start

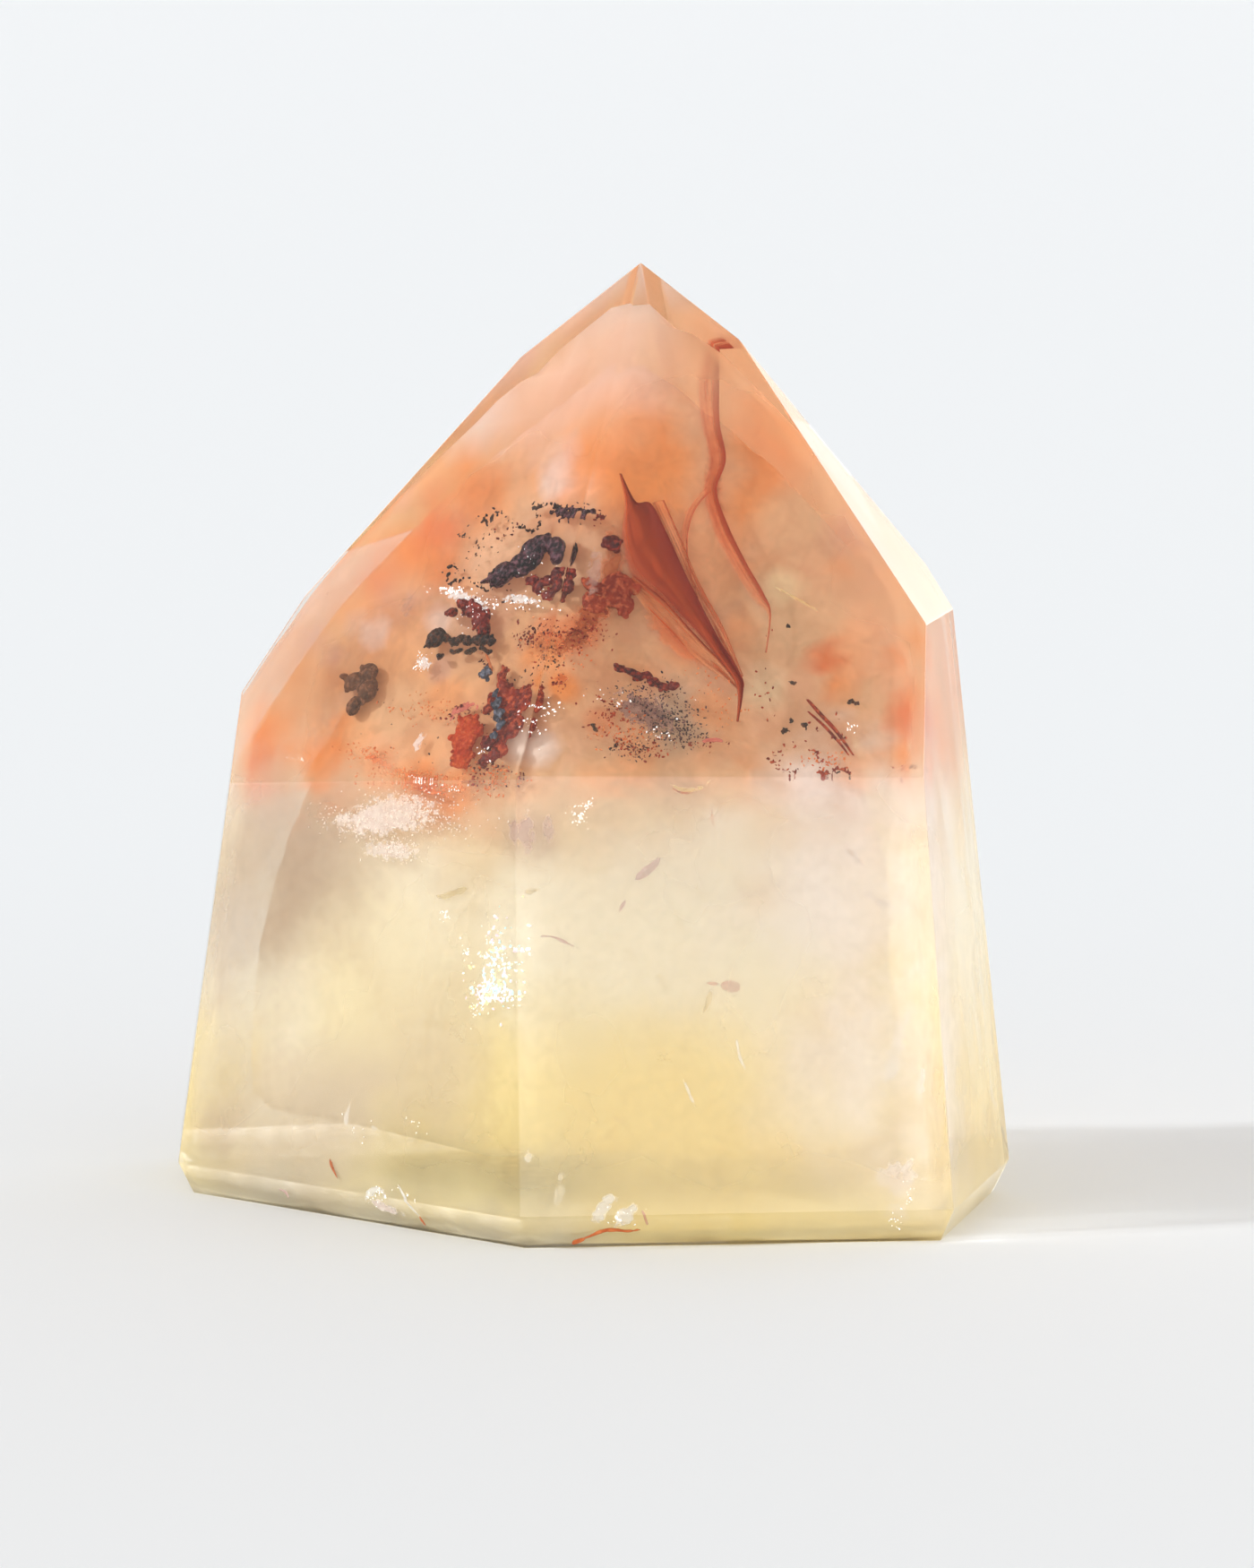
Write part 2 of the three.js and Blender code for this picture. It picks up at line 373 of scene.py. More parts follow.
def grindAlong(facet, level):
    # one pass on the lap: everything outside the facet comes off and the cut is closed
    normal, point = facetPlane(facet, level)
    bpy.ops.mesh.select_all(action="SELECT")
    bpy.ops.mesh.bisect(
        plane_co=point * mm,
        plane_no=normal,
        use_fill=True,
        clear_outer=True,
        threshold=1e-7,
    )


def grindPoint(name):
    # a rough block ground down to the stone's facets
    deselectAll()
    blank = stone["blank"] * mm
    bpy.ops.mesh.primitive_cube_add(size=blank, location=(0, 0, blank / 2))
    piece = bpy.context.object
    piece.name = name
    freeze(piece)
    bpy.ops.object.mode_set(mode="EDIT")
    for facet in stone["bodyFacets"].values():
        grindAlong(facet, stone["footLevel"])
        grindAlong(bevelFacet(facet), stone["footLevel"])
    for facet in stone["tipFacets"].values():
        grindAlong(facet, stone["shoulderLevel"])
    bpy.ops.mesh.select_all(action="SELECT")
    bpy.ops.mesh.remove_doubles(threshold=1e-6)
    bpy.ops.mesh.normals_make_consistent(inside=False)
    bpy.ops.object.mode_set(mode="OBJECT")
    return piece


def roundEdges(piece):
    bevel = piece.modifiers.new("edgeRound", "BEVEL")
    bevel.width = stone["edgeRound"] * mm
    bevel.segments = 2
    bevel.limit_method = "ANGLE"
    bevel.angle_limit = math.radians(3)
    applyModifiers(piece)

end

Extract each line of the listing above, copying it word for word.

» **EXERCISE OUTPUT**
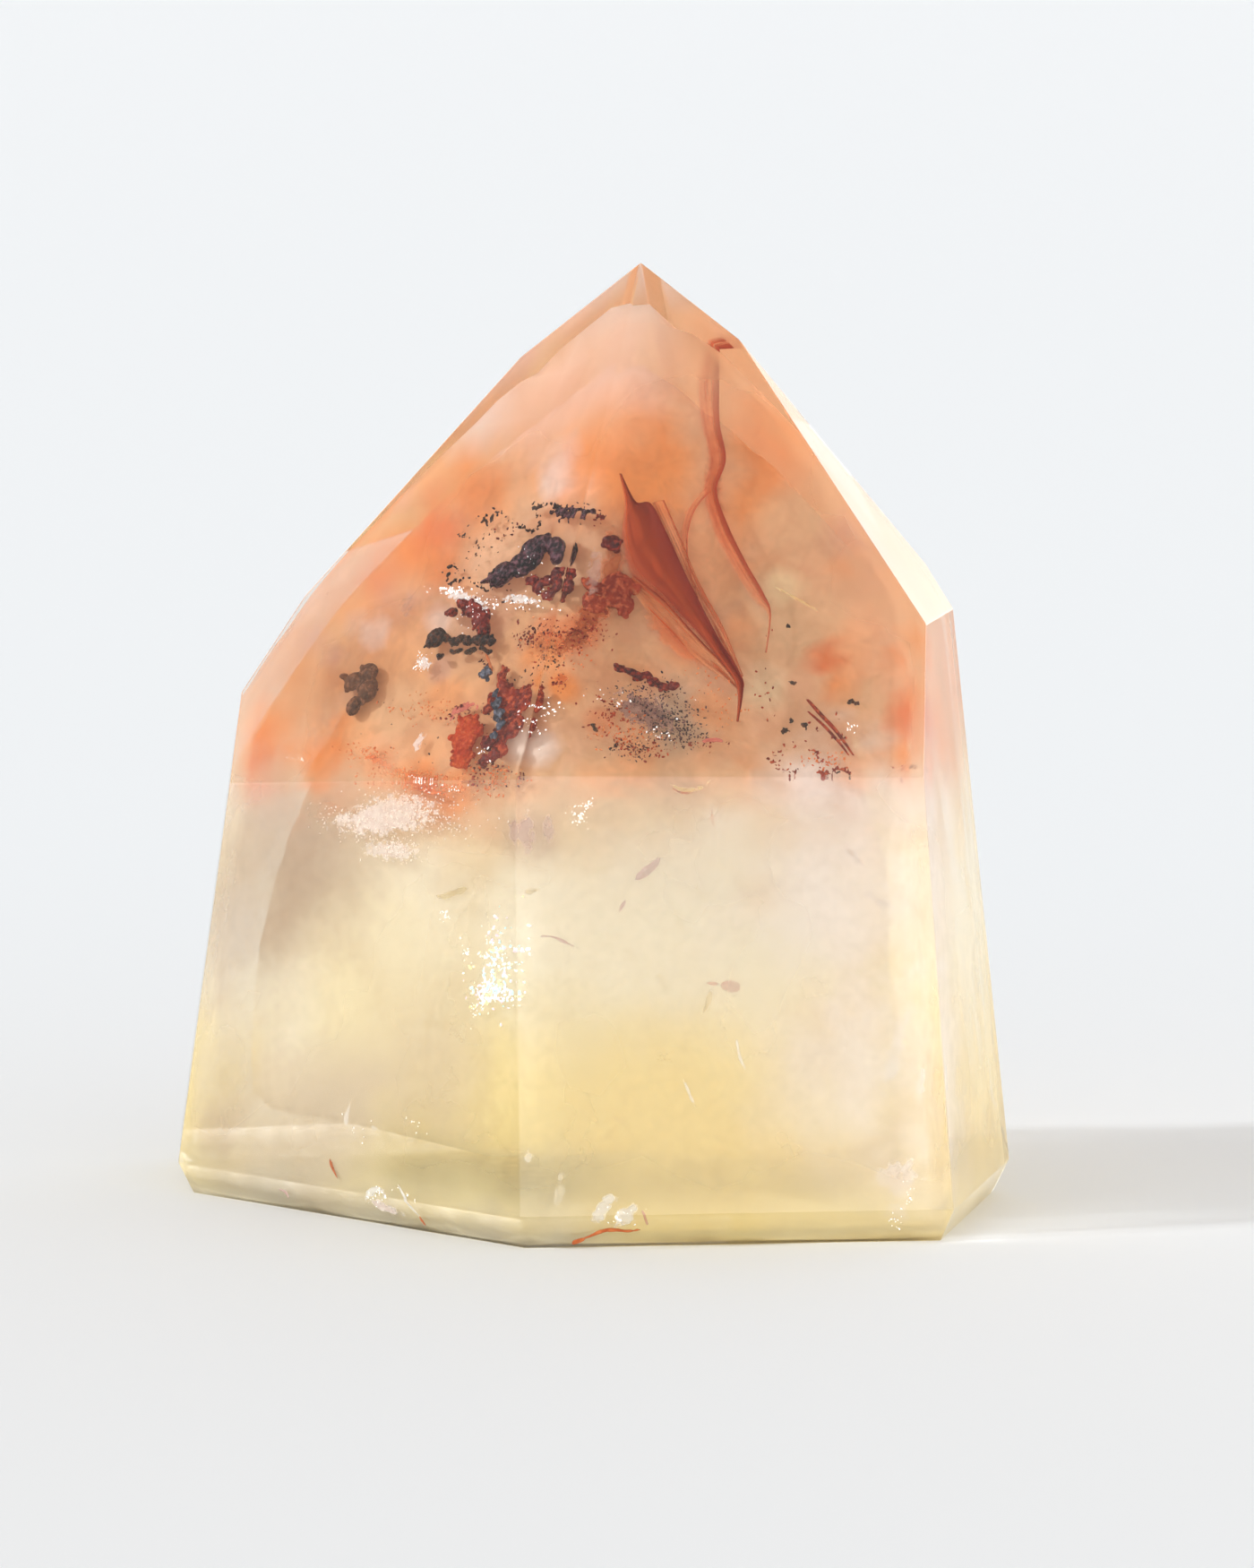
Write part 2 of the three.js and Blender code for this picture. It picks up at line 373 of scene.py. More parts follow.
def grindAlong(facet, level):
    # one pass on the lap: everything outside the facet comes off and the cut is closed
    normal, point = facetPlane(facet, level)
    bpy.ops.mesh.select_all(action="SELECT")
    bpy.ops.mesh.bisect(
        plane_co=point * mm,
        plane_no=normal,
        use_fill=True,
        clear_outer=True,
        threshold=1e-7,
    )


def grindPoint(name):
    # a rough block ground down to the stone's facets
    deselectAll()
    blank = stone["blank"] * mm
    bpy.ops.mesh.primitive_cube_add(size=blank, location=(0, 0, blank / 2))
    piece = bpy.context.object
    piece.name = name
    freeze(piece)
    bpy.ops.object.mode_set(mode="EDIT")
    for facet in stone["bodyFacets"].values():
        grindAlong(facet, stone["footLevel"])
        grindAlong(bevelFacet(facet), stone["footLevel"])
    for facet in stone["tipFacets"].values():
        grindAlong(facet, stone["shoulderLevel"])
    bpy.ops.mesh.select_all(action="SELECT")
    bpy.ops.mesh.remove_doubles(threshold=1e-6)
    bpy.ops.mesh.normals_make_consistent(inside=False)
    bpy.ops.object.mode_set(mode="OBJECT")
    return piece


def roundEdges(piece):
    bevel = piece.modifiers.new("edgeRound", "BEVEL")
    bevel.width = stone["edgeRound"] * mm
    bevel.segments = 2
    bevel.limit_method = "ANGLE"
    bevel.angle_limit = math.radians(3)
    applyModifiers(piece)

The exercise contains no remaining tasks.